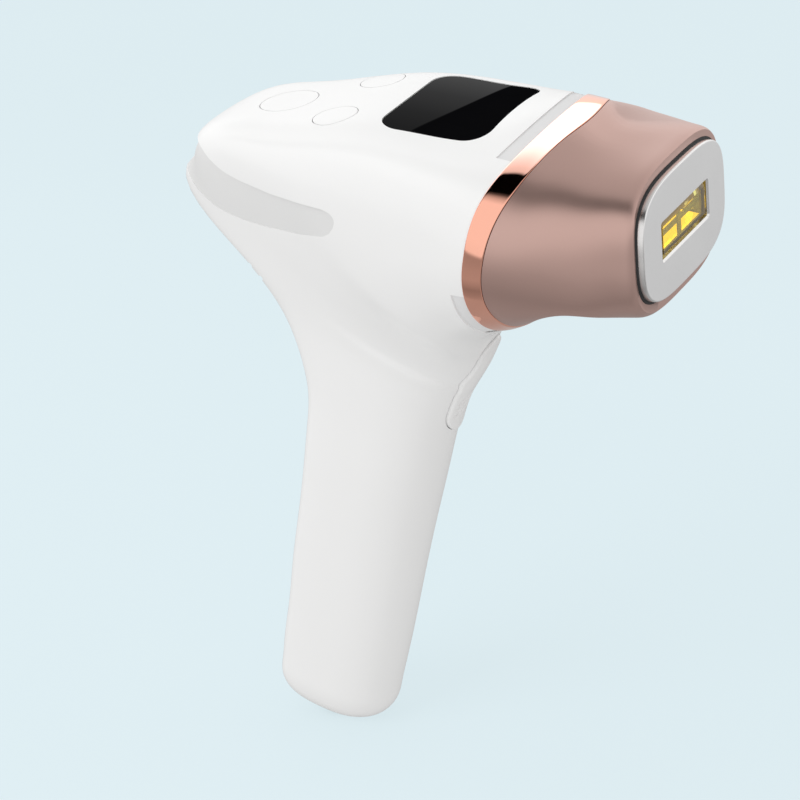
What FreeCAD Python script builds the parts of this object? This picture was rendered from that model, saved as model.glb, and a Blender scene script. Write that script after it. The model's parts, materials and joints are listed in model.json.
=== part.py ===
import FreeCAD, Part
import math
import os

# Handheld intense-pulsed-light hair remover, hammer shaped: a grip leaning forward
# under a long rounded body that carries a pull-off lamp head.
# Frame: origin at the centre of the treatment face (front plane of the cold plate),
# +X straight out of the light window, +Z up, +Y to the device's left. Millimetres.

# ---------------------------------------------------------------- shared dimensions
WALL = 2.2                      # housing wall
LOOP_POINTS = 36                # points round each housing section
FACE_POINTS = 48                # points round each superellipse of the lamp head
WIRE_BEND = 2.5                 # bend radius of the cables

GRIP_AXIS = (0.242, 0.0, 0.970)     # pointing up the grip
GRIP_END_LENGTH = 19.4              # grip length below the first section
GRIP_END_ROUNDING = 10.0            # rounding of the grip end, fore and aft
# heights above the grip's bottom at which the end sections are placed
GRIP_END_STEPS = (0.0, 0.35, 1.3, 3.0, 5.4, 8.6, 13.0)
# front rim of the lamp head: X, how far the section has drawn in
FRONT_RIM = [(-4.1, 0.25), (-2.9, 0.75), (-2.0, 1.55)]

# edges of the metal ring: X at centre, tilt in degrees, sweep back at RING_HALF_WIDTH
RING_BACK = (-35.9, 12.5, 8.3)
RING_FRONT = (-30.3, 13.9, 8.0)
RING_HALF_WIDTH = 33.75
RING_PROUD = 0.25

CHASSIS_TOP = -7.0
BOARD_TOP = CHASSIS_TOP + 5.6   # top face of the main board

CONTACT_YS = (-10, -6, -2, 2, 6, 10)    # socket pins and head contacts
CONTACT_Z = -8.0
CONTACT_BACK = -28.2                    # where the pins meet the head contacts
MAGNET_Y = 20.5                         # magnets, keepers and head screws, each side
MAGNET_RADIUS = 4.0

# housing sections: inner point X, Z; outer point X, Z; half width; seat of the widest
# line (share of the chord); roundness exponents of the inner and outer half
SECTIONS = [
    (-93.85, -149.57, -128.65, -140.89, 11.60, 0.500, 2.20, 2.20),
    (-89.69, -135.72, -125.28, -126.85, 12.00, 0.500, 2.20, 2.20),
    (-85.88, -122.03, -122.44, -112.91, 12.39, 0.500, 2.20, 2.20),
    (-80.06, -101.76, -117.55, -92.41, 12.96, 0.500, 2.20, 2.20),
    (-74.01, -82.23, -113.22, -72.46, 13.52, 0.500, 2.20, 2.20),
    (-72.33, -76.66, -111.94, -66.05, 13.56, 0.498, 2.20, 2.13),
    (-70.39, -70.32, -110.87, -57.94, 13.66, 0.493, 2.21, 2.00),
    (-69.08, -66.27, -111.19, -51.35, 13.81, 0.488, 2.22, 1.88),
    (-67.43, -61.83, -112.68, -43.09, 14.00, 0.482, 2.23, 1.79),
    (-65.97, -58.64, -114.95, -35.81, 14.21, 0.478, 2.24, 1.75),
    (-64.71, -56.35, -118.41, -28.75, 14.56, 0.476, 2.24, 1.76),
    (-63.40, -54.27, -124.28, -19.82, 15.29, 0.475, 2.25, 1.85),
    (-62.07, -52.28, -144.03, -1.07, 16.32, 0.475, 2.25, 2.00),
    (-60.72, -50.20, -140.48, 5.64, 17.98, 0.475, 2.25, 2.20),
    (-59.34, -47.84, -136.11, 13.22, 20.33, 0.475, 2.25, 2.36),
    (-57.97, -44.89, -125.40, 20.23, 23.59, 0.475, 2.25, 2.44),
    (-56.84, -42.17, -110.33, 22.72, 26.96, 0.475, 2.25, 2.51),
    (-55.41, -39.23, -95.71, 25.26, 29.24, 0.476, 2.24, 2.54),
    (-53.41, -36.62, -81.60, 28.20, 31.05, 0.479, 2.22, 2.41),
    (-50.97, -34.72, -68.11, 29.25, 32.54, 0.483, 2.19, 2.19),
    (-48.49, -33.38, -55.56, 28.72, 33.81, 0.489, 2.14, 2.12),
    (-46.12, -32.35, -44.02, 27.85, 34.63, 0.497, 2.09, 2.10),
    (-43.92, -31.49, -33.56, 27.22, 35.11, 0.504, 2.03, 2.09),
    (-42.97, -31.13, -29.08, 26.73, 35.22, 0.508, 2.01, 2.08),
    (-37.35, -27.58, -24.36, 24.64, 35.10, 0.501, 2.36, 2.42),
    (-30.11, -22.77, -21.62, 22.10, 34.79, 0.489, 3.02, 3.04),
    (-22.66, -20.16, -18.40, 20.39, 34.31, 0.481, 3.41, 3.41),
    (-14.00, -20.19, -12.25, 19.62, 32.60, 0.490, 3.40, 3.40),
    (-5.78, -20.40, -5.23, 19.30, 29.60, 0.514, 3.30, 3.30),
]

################

• [EXERCISE]: Take the lines above from the first through the one containing "BOARD_TOP = CHASSIS_TOP" and reproduce them exactly; include nothing else.

• [COMPLETE RESPONSE]:
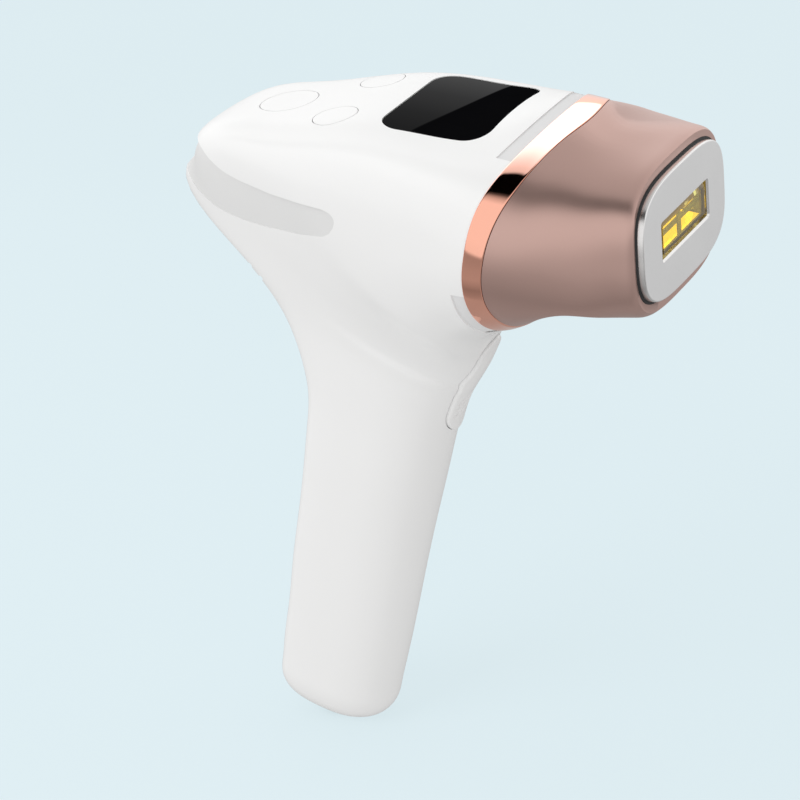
What FreeCAD Python script builds the parts of this object? This picture was rendered from that model, saved as model.glb, and a Blender scene script. Write that script after it. The model's parts, materials and joints are listed in model.json.
=== part.py ===
import FreeCAD, Part
import math
import os

# Handheld intense-pulsed-light hair remover, hammer shaped: a grip leaning forward
# under a long rounded body that carries a pull-off lamp head.
# Frame: origin at the centre of the treatment face (front plane of the cold plate),
# +X straight out of the light window, +Z up, +Y to the device's left. Millimetres.

# ---------------------------------------------------------------- shared dimensions
WALL = 2.2                      # housing wall
LOOP_POINTS = 36                # points round each housing section
FACE_POINTS = 48                # points round each superellipse of the lamp head
WIRE_BEND = 2.5                 # bend radius of the cables

GRIP_AXIS = (0.242, 0.0, 0.970)     # pointing up the grip
GRIP_END_LENGTH = 19.4              # grip length below the first section
GRIP_END_ROUNDING = 10.0            # rounding of the grip end, fore and aft
# heights above the grip's bottom at which the end sections are placed
GRIP_END_STEPS = (0.0, 0.35, 1.3, 3.0, 5.4, 8.6, 13.0)
# front rim of the lamp head: X, how far the section has drawn in
FRONT_RIM = [(-4.1, 0.25), (-2.9, 0.75), (-2.0, 1.55)]

# edges of the metal ring: X at centre, tilt in degrees, sweep back at RING_HALF_WIDTH
RING_BACK = (-35.9, 12.5, 8.3)
RING_FRONT = (-30.3, 13.9, 8.0)
RING_HALF_WIDTH = 33.75
RING_PROUD = 0.25

CHASSIS_TOP = -7.0
BOARD_TOP = CHASSIS_TOP + 5.6   # top face of the main board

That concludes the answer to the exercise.